- [What needs to be done] Extract exactly and only the lines of the data below, starting at the line with "Reconstruct the object" and stopping after the final line.

- [Task data]
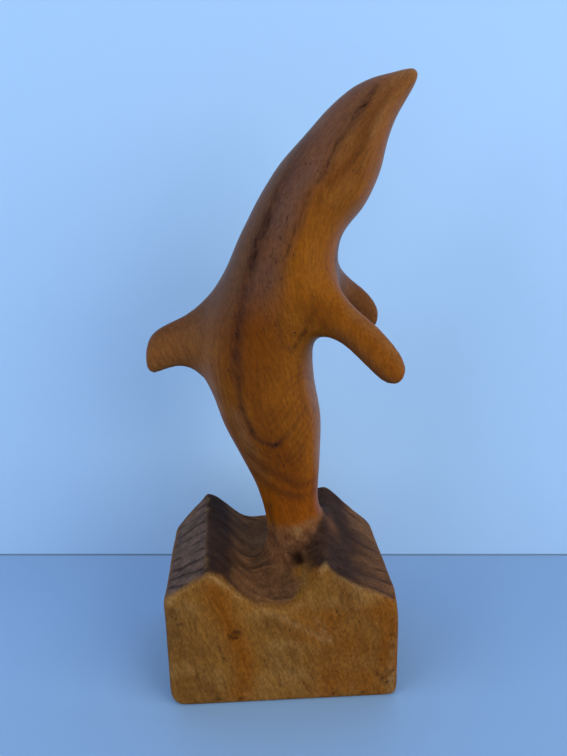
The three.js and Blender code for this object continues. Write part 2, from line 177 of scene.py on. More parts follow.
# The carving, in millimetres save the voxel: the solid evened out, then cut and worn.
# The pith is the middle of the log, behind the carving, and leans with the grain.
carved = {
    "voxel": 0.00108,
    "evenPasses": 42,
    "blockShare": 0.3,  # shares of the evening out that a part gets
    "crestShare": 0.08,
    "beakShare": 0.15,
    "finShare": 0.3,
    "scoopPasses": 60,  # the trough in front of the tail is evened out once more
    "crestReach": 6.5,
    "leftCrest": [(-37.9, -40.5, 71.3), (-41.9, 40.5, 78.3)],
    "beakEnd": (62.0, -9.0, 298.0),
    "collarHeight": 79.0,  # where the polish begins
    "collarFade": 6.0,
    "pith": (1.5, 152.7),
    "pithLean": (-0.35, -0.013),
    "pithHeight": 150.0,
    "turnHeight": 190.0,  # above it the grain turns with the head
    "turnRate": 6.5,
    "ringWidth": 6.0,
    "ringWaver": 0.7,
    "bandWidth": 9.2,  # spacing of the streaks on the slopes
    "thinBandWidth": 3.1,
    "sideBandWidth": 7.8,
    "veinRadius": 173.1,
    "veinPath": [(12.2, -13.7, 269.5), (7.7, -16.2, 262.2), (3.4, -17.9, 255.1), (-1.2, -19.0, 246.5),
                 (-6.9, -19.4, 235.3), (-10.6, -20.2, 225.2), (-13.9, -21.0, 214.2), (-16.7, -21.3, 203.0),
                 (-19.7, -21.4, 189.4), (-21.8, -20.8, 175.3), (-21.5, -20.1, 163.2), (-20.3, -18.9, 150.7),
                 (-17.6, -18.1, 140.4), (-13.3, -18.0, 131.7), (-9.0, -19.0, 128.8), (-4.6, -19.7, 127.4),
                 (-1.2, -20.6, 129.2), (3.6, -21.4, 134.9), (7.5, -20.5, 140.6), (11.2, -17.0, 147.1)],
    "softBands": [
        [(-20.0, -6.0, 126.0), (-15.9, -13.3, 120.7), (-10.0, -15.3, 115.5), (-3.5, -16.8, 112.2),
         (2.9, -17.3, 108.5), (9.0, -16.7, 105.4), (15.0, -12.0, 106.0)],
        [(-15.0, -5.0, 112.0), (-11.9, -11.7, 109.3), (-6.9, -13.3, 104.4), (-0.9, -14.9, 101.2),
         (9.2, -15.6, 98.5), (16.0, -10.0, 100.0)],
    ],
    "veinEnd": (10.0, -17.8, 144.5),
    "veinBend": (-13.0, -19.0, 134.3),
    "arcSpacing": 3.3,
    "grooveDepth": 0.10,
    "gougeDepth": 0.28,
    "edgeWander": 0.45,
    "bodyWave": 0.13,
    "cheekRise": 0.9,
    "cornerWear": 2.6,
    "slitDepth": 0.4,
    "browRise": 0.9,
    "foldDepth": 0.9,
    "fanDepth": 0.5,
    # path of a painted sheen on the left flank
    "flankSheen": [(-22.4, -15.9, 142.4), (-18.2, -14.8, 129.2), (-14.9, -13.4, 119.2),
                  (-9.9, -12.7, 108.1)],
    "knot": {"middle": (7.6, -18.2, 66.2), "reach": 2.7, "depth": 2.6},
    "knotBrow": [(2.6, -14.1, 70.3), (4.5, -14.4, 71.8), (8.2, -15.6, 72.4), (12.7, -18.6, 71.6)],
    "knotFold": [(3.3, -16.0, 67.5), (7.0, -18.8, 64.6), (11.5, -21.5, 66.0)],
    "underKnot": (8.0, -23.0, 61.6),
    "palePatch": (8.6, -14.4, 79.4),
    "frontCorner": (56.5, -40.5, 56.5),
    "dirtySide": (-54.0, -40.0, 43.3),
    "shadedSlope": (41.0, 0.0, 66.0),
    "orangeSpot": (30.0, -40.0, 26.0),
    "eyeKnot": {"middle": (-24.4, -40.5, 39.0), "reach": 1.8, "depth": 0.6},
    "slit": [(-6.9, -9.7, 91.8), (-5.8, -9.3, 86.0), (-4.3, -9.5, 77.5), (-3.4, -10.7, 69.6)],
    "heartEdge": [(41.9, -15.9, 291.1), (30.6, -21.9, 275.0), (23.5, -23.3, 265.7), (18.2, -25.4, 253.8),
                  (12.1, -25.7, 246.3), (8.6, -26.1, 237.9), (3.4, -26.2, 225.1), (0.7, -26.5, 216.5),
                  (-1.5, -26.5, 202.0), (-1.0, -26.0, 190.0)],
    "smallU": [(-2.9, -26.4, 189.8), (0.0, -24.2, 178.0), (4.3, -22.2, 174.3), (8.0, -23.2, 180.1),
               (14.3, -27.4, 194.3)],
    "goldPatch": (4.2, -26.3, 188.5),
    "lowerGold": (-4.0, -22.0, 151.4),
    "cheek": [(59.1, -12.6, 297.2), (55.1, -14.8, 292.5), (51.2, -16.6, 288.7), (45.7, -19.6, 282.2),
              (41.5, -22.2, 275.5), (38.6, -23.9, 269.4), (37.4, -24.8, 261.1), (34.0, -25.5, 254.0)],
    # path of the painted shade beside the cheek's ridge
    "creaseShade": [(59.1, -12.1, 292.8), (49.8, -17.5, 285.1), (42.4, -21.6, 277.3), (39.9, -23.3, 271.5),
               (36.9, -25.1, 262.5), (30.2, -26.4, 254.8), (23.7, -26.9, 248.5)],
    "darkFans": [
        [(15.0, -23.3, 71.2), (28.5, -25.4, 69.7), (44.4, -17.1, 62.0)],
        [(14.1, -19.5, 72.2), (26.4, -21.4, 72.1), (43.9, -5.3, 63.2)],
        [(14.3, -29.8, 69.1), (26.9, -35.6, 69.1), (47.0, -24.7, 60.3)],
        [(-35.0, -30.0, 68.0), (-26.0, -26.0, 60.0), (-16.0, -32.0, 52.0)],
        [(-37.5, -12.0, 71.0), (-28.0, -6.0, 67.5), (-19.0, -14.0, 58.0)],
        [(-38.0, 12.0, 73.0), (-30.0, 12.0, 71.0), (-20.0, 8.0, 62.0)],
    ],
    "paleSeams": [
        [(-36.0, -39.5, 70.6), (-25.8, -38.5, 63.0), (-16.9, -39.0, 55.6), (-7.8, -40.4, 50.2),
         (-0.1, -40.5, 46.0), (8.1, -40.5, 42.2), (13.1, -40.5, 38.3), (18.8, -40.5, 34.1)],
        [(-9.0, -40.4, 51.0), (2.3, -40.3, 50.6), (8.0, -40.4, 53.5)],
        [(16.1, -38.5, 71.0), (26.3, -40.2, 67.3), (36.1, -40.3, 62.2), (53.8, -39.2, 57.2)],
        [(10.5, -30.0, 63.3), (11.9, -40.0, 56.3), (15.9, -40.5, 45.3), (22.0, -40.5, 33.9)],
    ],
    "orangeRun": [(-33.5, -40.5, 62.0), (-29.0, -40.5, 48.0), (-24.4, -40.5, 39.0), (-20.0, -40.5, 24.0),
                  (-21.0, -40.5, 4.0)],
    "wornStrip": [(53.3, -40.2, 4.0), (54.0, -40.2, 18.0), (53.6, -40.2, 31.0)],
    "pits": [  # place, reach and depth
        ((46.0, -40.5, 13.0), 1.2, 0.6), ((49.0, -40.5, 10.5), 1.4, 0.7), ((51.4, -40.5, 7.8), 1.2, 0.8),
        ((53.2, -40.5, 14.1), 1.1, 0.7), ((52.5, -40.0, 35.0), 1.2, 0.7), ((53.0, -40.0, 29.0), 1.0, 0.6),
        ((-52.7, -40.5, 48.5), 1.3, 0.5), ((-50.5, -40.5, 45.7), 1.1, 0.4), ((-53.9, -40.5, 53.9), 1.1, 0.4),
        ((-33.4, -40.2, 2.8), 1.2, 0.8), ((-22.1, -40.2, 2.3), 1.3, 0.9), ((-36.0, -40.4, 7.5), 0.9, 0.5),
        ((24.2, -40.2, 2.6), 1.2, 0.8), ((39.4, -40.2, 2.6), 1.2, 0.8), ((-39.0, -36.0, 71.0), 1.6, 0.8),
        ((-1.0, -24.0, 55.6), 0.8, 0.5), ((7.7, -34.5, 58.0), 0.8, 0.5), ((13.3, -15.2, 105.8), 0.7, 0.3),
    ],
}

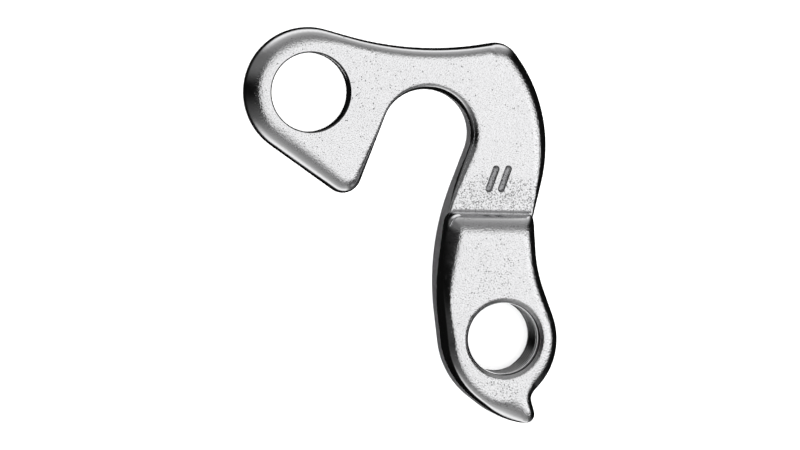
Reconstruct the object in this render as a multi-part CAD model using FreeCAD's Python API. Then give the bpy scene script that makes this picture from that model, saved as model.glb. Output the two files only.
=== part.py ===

- [Expected answer]
Reconstruct the object in this render as a multi-part CAD model using FreeCAD's Python API. Then give the bpy scene script that makes this picture from that model, saved as model.glb. Output the two files only.
=== part.py ===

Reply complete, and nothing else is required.